WORK INSTRUCTIONS = Identify the lines holding "follow" and copy them.

DATA TO USE =
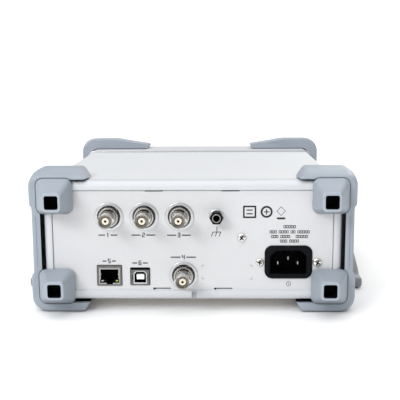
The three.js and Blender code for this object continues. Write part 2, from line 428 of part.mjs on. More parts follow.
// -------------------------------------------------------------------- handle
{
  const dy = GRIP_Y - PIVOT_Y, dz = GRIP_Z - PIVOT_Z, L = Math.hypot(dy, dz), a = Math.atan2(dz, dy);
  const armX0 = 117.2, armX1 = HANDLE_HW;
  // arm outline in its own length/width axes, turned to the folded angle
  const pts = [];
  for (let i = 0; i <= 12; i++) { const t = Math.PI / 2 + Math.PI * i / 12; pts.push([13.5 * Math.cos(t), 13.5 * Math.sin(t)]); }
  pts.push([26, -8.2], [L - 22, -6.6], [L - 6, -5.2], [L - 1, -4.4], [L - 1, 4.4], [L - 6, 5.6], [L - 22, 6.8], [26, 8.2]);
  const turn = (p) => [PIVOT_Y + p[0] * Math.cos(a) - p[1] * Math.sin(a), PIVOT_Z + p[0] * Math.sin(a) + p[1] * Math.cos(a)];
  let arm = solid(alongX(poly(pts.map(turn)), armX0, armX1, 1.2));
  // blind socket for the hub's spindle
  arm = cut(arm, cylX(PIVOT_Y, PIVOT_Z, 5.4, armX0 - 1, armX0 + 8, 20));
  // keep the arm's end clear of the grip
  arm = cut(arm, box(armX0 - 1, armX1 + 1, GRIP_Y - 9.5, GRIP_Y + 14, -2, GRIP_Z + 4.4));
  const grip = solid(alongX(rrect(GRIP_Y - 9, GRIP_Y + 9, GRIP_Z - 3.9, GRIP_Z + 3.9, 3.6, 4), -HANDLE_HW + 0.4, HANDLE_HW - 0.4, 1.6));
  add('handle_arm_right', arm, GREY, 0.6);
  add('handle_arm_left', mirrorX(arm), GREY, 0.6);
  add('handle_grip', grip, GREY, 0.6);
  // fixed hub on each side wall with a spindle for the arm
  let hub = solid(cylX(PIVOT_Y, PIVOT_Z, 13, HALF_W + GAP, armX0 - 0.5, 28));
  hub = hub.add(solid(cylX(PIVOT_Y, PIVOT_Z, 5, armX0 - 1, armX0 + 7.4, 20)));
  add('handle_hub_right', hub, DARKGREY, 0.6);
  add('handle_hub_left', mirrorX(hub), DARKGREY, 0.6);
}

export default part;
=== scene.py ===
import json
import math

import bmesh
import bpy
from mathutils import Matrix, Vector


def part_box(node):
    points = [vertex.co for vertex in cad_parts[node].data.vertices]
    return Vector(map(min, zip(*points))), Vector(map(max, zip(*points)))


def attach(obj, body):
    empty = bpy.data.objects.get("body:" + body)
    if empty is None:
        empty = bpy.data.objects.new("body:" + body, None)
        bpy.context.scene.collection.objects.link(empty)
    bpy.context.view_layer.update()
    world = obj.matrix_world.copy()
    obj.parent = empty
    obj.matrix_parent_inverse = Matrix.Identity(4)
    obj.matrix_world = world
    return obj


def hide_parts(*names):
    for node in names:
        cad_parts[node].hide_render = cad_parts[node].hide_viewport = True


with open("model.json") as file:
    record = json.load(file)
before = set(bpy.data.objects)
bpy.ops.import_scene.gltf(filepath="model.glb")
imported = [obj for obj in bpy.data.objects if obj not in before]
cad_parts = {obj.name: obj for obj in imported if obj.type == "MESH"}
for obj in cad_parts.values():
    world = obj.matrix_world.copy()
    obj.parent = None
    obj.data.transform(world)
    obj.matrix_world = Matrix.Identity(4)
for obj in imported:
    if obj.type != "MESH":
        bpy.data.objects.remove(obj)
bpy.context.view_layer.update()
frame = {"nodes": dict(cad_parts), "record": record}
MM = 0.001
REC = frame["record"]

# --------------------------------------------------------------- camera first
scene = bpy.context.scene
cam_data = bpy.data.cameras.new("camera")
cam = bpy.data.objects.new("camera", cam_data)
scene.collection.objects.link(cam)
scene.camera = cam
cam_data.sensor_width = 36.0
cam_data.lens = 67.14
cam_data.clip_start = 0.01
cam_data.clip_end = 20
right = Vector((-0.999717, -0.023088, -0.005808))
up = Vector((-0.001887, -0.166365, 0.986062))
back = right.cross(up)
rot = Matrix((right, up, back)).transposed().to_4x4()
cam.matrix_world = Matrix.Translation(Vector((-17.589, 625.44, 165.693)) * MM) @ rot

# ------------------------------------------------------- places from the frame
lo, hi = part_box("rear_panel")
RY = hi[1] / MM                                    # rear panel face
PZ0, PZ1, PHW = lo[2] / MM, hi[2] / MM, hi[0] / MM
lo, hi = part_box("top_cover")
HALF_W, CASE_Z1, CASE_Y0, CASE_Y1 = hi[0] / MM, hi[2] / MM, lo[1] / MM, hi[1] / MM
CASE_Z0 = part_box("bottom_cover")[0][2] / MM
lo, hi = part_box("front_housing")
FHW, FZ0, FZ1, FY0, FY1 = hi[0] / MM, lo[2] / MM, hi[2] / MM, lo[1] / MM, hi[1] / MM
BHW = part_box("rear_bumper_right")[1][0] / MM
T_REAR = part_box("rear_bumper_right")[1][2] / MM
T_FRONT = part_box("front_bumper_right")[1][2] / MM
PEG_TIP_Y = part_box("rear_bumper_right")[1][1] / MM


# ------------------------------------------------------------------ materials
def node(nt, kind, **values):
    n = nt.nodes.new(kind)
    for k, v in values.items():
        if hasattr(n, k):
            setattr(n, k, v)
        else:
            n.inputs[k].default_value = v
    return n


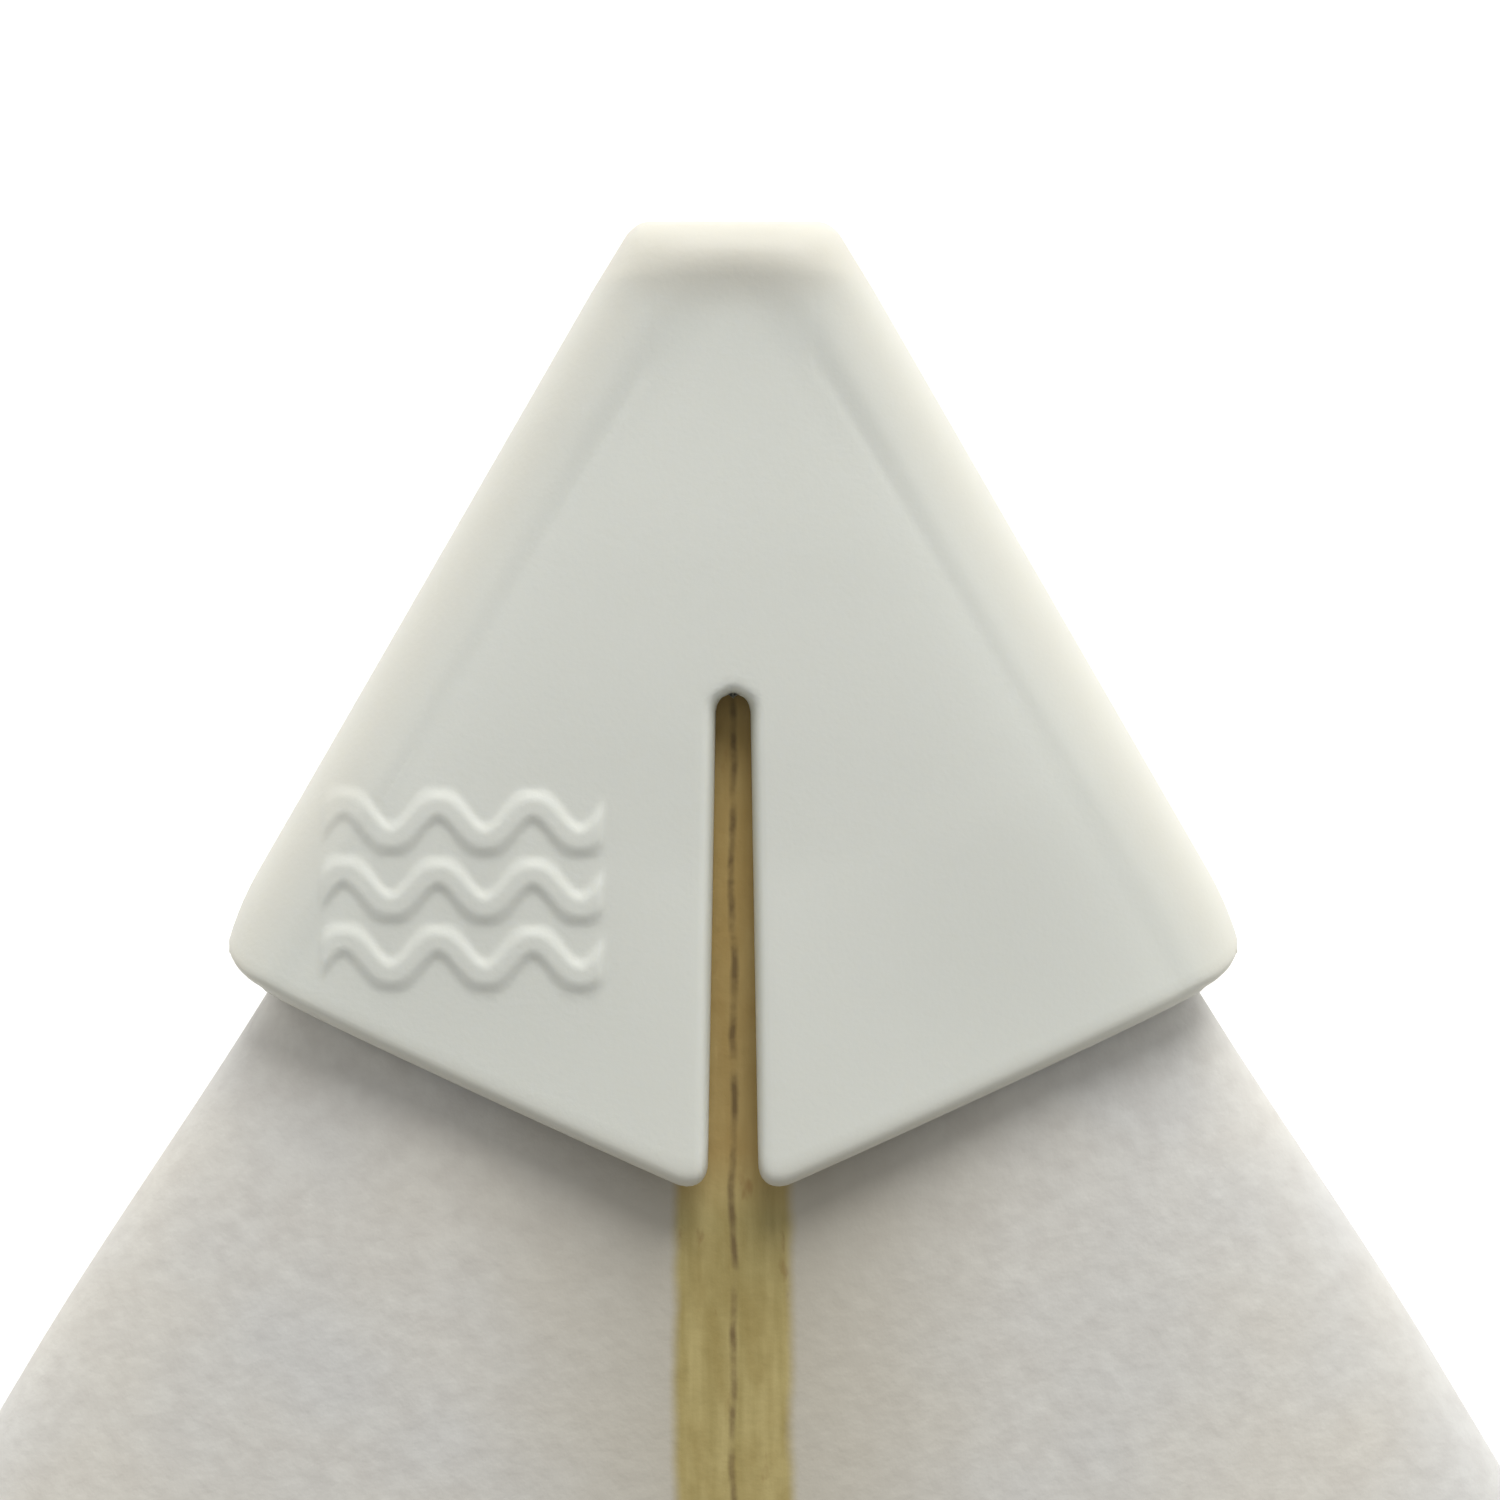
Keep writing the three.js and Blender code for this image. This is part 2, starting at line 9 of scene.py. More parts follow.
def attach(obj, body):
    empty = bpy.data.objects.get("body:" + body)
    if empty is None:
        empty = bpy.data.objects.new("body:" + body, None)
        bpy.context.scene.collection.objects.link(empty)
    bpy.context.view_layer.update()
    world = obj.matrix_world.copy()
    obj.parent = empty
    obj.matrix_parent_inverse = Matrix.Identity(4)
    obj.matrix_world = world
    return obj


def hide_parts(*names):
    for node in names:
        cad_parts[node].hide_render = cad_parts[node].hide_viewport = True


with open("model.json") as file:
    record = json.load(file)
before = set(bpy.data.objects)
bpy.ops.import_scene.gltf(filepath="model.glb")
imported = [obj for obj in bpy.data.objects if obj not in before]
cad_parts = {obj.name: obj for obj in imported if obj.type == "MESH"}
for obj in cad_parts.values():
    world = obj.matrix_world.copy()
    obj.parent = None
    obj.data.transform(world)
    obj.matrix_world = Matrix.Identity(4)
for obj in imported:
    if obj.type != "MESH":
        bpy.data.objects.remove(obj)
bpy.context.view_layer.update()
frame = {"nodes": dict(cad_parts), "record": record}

WRITTEN REPLY =
The three.js and Blender code for this object continues. Write part 2, from line 428 of part.mjs on. More parts follow.
Keep writing the three.js and Blender code for this image. This is part 2, starting at line 9 of scene.py. More parts follow.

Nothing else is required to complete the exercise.